Timothy Emerson’s lawyer acted quickly to have the indictment dismissed, and on February 26, 1999, Cummings granted his motion, saying that the law used to prosecute him was unconstitutional under the Second and Fifth amendments. In a surprising ruling, he became the first federal judge to use the Second Amendment to strike down any form of gun control. Though he declined to be interviewed for this article, in his written opinion he concluded that an individual’s right to bear arms does exist and that Emerson’s right to do so was violated by the restraining order. In regard to the Fifth Amendment, Cummings said the failure to warn Emerson that he could not possess a firearm violated the amendment’s “due process” clause. He acknowledged the conflict between two basic legal tenets that were at odds in the case: that the ignorance of the law is not an acceptable defense and that individuals shouldn’t be subject to unreasonable criminal prosecutions based on obscure laws. Cummings ultimately sided with the latter and ruled in Emerson’s favor.

So what could the effect of the decision be? When the U.S. Supreme Court last ruled on a Second Amendment case, 1939’s United States v. Miller, it established a precedent that all lower federal courts have followed: A person must show that a firearm is “reasonably related” to service in a militia. The court essentially ruled that the amendment creates a collective right to own firearms but does not protect an individual right to keep and bear arms. During the eighties, though, some legal scholars began to challenge that viewpoint. This new school of thought supported an expanded interpretation of the amendment, saying that its original intent did give individuals the right to own weapons. In his opinion, Cummings cited the thinking of many of the new scholars, which took him squarely against the grain of legal precedent.

“I don’t believe he could have made this decision ten years ago,” says L. A. Powe, Jr., a professor at the University of Texas School of Law. Powe believes that the constitutional argument now favors an expanded interpretation, especially since many reputable scholars have come on board. But he added, “The media have their pet bogeymen, and to them the two most dangerous things in the world are a gun in the hands of a law-abiding citizen and a cigarette.” Laurence Tribe, a constitutional scholar at Harvard University School of Law, disagrees. “Even if the U.S. Supreme Court might in an appropriate case reach conclusions similar to those Judge Cummings reached, his interpretation and application of the Second Amendment does fly in the face of decisions rendered and statements made by the Supreme Court,” he says. “In fact, there is a right to bear arms, but like other rights, it is subject to substantial regulation. The amendment’s reference to a well-regulated militia suggests that Congress has considerable latitude in drawing lines in this area that have a kind of prophylactic character. It is perfectly appropriate for scholars to say the Supreme Court did not take a careful enough look at this last time and not feel bound by what it says, but a lower federal court does not have that freedom.”
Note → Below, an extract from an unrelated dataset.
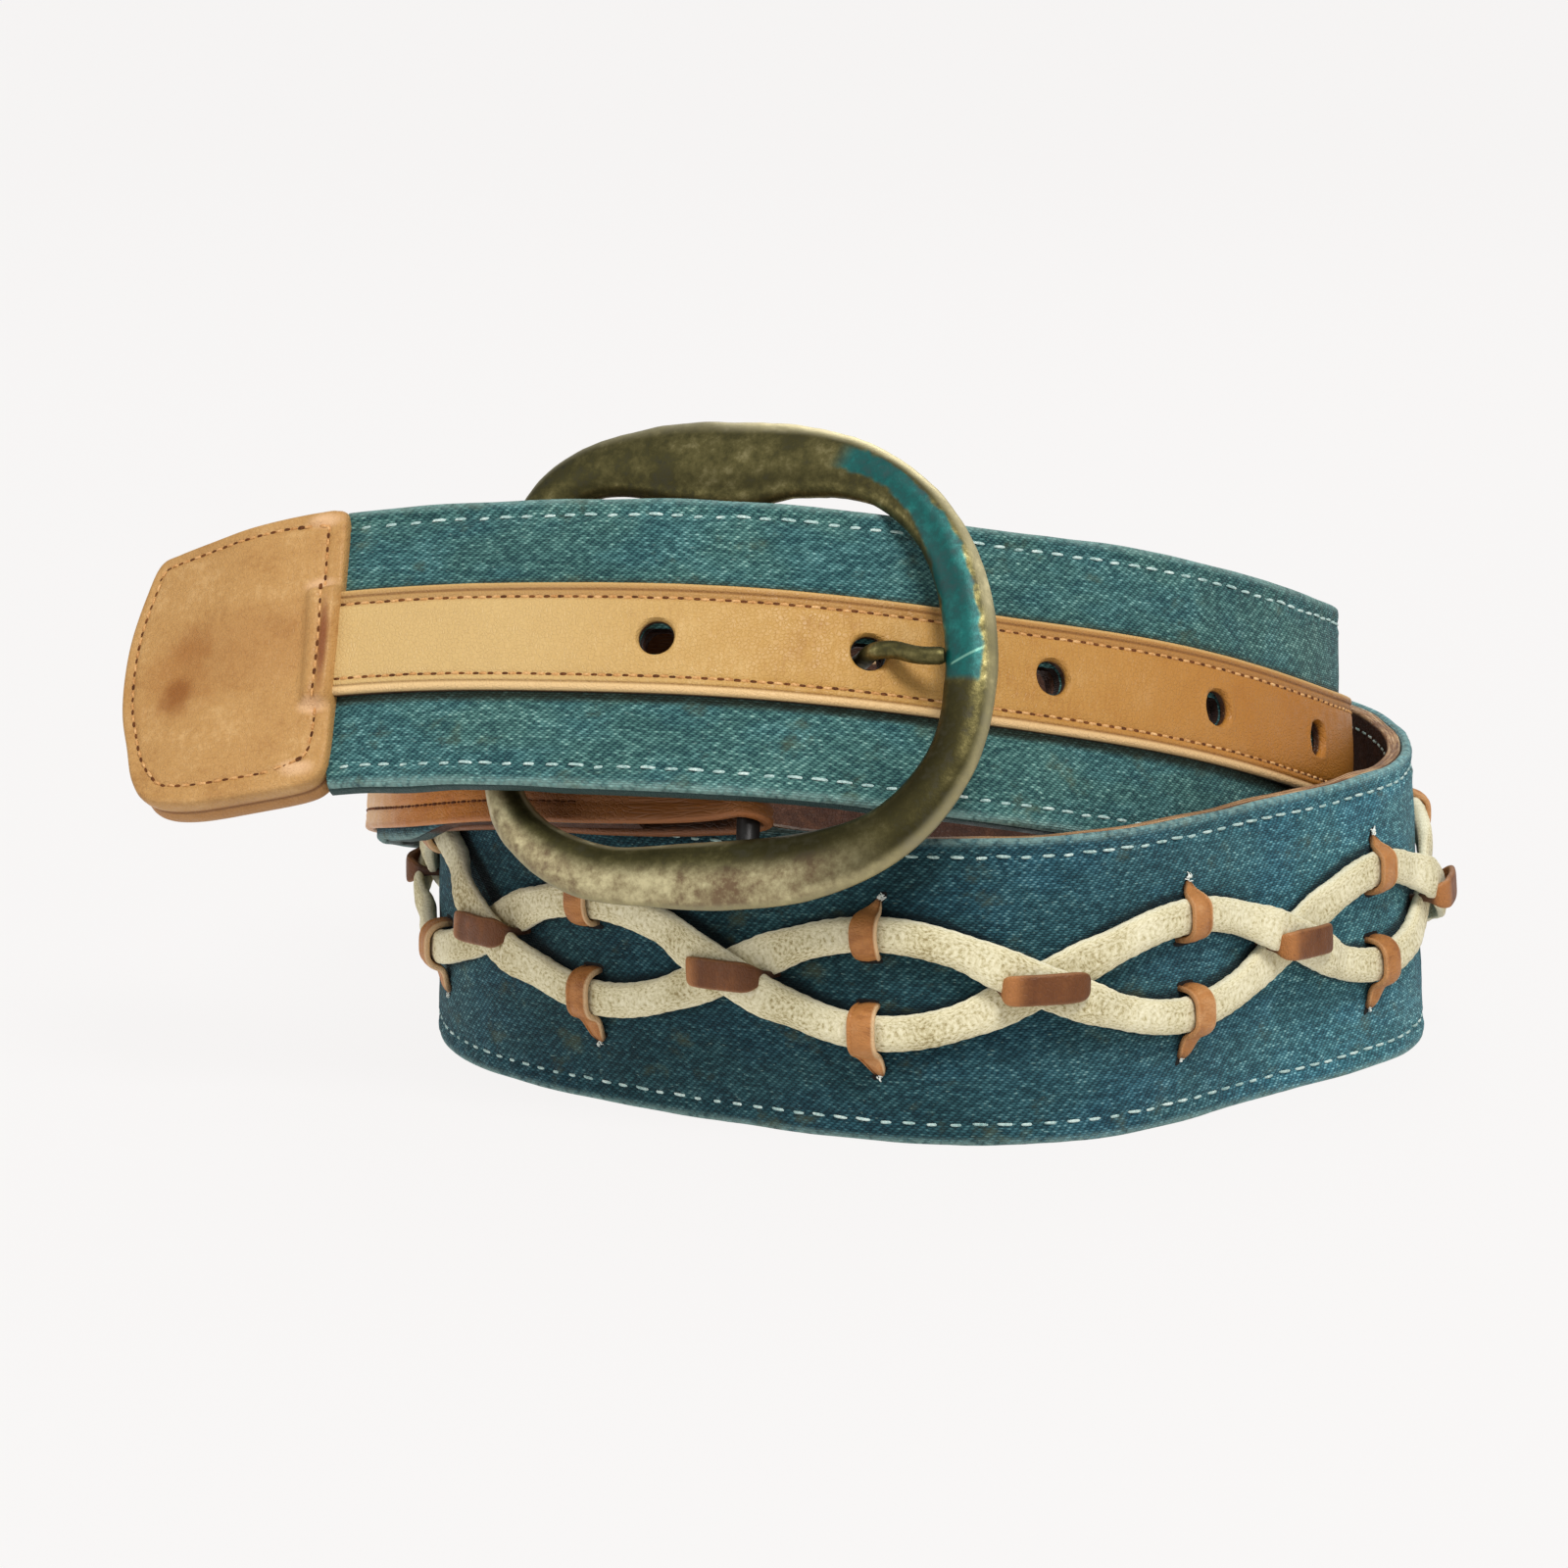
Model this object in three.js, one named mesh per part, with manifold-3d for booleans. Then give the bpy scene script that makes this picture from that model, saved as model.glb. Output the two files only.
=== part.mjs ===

Critics of the new interpretation of the Second Amendment have said that they consider the literature primarily partisan work produced by scholars supported by the NRA. In a 1995 piece in the New York Review of Books, historian Garry Wills writes that the vast outpouring of articles during the past decade by lawyers, historians, and criminologists justifying individual gun ownership on the basis of the amendment has changed attitudes toward the amendment. Wills added that the new scholarship mixes “humbug with history” and that “it sometimes seems as if our law journals were being composed by Lewis Carroll using various other pseudonyms.”

Though the Second Amendment challenge has clearly received the most attention in the case, some legal scholars believe that dismissing the indictment on Fifth Amendment grounds may also have an impact. “If upheld, the argument that ignorance of the law can be used as an excuse against prosecution would be far more important than the Second Amendment decision,” says Sanford Levinson, a constitutional expert from the University of Texas law school. “The Second Amendment argument is very narrow because by definition it applies only to guns, but the other argument is a much greater potential weapon.” As to the ruling on the Second Amendment, Levinson believes that Cummings has raised a thoughtful, significant issue. “People who dismiss it as an opinion by a Texas cowboy judge aren’t doing justice to the issue,” he says. The struggle to capture the political and legal high ground on the meaning of the amendment will not be settled anytime soon, however. The Fifth Circuit may not reach a decision until later this year, and there is no guarantee that the Supreme Court will hear the case.

But if the ruling does make it to the high court, justices Clarence Thomas and Antonin Scalia have indicated that they are receptive to expanding the interpretation of the amendment. “I suspect the chief justice of the United States, William Rehnquist, has sympathy for this position,” says Michael C. Dorf, a professor of constitutional law at Columbia University. “If this decision stands up and the U.S. Supreme Court agrees, then I think it is quite possible that many existing gun-control laws would be invalid.”